begin

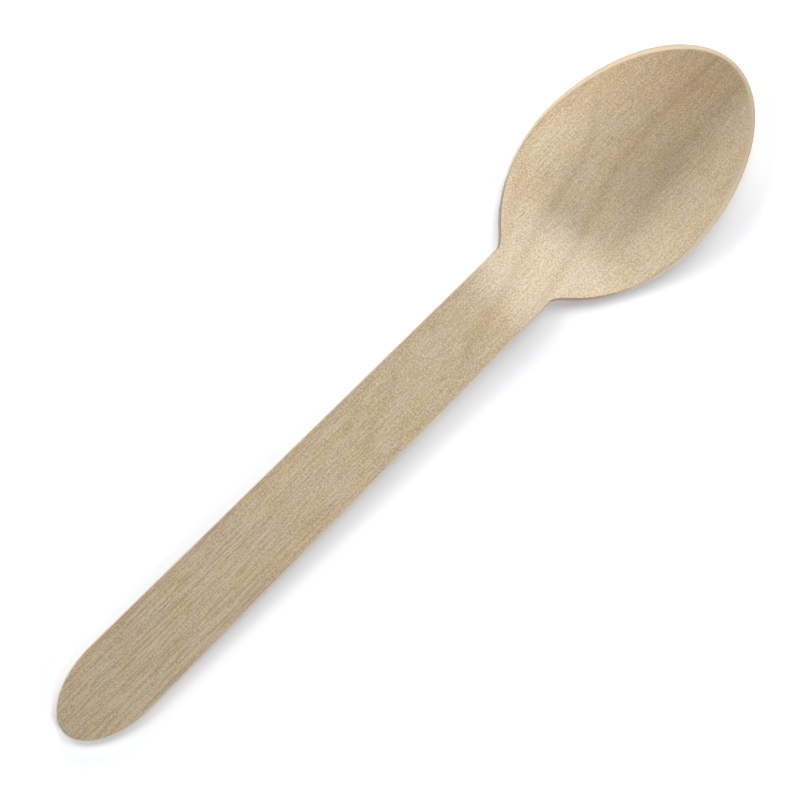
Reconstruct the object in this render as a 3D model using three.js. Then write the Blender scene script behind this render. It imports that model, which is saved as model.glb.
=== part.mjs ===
// A disposable wooden spoon: one piece of birch veneer, cut to its outline and pressed hot into a
// shallow bowl. Millimetres, +X along the spoon towards the bowl's tip, +Y across it, +Z up.
// It lies as it rests on a table, on the end of its handle and the bottom of its bowl. The origin
// is on the table, under the middle of the spoon.
import * as THREE from "three";

// The outline from above.
const SPOON_LENGTH = 160;
const HANDLE_END_WIDTH = 14.6;
const HANDLE_END_ROUNDING = 13.3; // length of the half ellipse at the handle's end
const NECK_WIDTH = 12.7;
const NECK_FILLET = 2.4; // height over which the handle's side turns into the bowl's
const BOWL_WIDTH = 34.3;
const BOWL_BACK = 24.2; // from the bowl's widest place back to where its oval would close
const BOWL_BACK_POWER = 1.87; // 2 is an ellipse, and less is more pointed
const BOWL_FRONT = 27.6; // from the bowl's widest place to its tip
const BOWL_FRONT_POWER = 1.95;

// The veneer and its pressed shape.
const THICKNESS = 1.7;
const EDGE_ROUNDING = 0.2; // taken off both edges of the cut by sanding
const BOWL_DROP = 5; // from the handle down to the floor of the bowl
const RAMP_BEFORE_BOWL = 8.7; // how far before the bowl's oval the handle starts to bend
const RAMP_BEND_DOWN = 8.5; // length of the bend at the top of the ramp
const RAMP_STRAIGHT = 7.5;
const RAMP_BEND_UP = 8.5; // length of the bend at the foot of the ramp
const TIP_RISE = 7.2; // from the floor of the bowl up to its tip
const SIDE_RISE = 3.4; // from the floor of the bowl up to its sides at the widest place
const SIDES_START = 4.5; // how far past the top of the ramp the sides begin to curl up
const SIDES_BEND = 8; // length over which the curl sets in; ahead of it the curl grows evenly to the tip

// The grid over the veneer: how many steps each stretch has along the spoon, and how many across.
const END_STEPS = 4;
const HANDLE_STEPS = 8;
const RAMP_STEPS = 18;
const BOWL_STEPS = 14;
const STEPS_ACROSS = 10;
const LAYERS = 3; // a rounded edge, the cut face and the other rounded edge
const CORNER_ANGLE = Math.PI / 4; // where the grid's corners lie on the round ends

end

Exercise aim> Extract the complete listing above, reproducing each line exactly.

Problem solution>
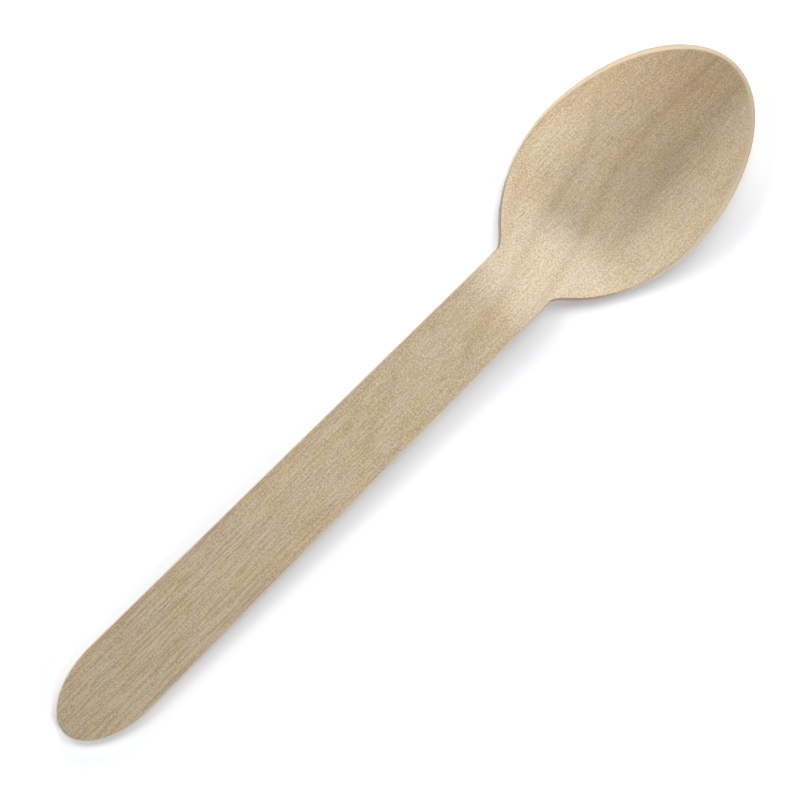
Reconstruct the object in this render as a 3D model using three.js. Then write the Blender scene script behind this render. It imports that model, which is saved as model.glb.
=== part.mjs ===
// A disposable wooden spoon: one piece of birch veneer, cut to its outline and pressed hot into a
// shallow bowl. Millimetres, +X along the spoon towards the bowl's tip, +Y across it, +Z up.
// It lies as it rests on a table, on the end of its handle and the bottom of its bowl. The origin
// is on the table, under the middle of the spoon.
import * as THREE from "three";

// The outline from above.
const SPOON_LENGTH = 160;
const HANDLE_END_WIDTH = 14.6;
const HANDLE_END_ROUNDING = 13.3; // length of the half ellipse at the handle's end
const NECK_WIDTH = 12.7;
const NECK_FILLET = 2.4; // height over which the handle's side turns into the bowl's
const BOWL_WIDTH = 34.3;
const BOWL_BACK = 24.2; // from the bowl's widest place back to where its oval would close
const BOWL_BACK_POWER = 1.87; // 2 is an ellipse, and less is more pointed
const BOWL_FRONT = 27.6; // from the bowl's widest place to its tip
const BOWL_FRONT_POWER = 1.95;

// The veneer and its pressed shape.
const THICKNESS = 1.7;
const EDGE_ROUNDING = 0.2; // taken off both edges of the cut by sanding
const BOWL_DROP = 5; // from the handle down to the floor of the bowl
const RAMP_BEFORE_BOWL = 8.7; // how far before the bowl's oval the handle starts to bend
const RAMP_BEND_DOWN = 8.5; // length of the bend at the top of the ramp
const RAMP_STRAIGHT = 7.5;
const RAMP_BEND_UP = 8.5; // length of the bend at the foot of the ramp
const TIP_RISE = 7.2; // from the floor of the bowl up to its tip
const SIDE_RISE = 3.4; // from the floor of the bowl up to its sides at the widest place
const SIDES_START = 4.5; // how far past the top of the ramp the sides begin to curl up
const SIDES_BEND = 8; // length over which the curl sets in; ahead of it the curl grows evenly to the tip

// The grid over the veneer: how many steps each stretch has along the spoon, and how many across.
const END_STEPS = 4;
const HANDLE_STEPS = 8;
const RAMP_STEPS = 18;
const BOWL_STEPS = 14;
const STEPS_ACROSS = 10;
const LAYERS = 3; // a rounded edge, the cut face and the other rounded edge
const CORNER_ANGLE = Math.PI / 4; // where the grid's corners lie on the round ends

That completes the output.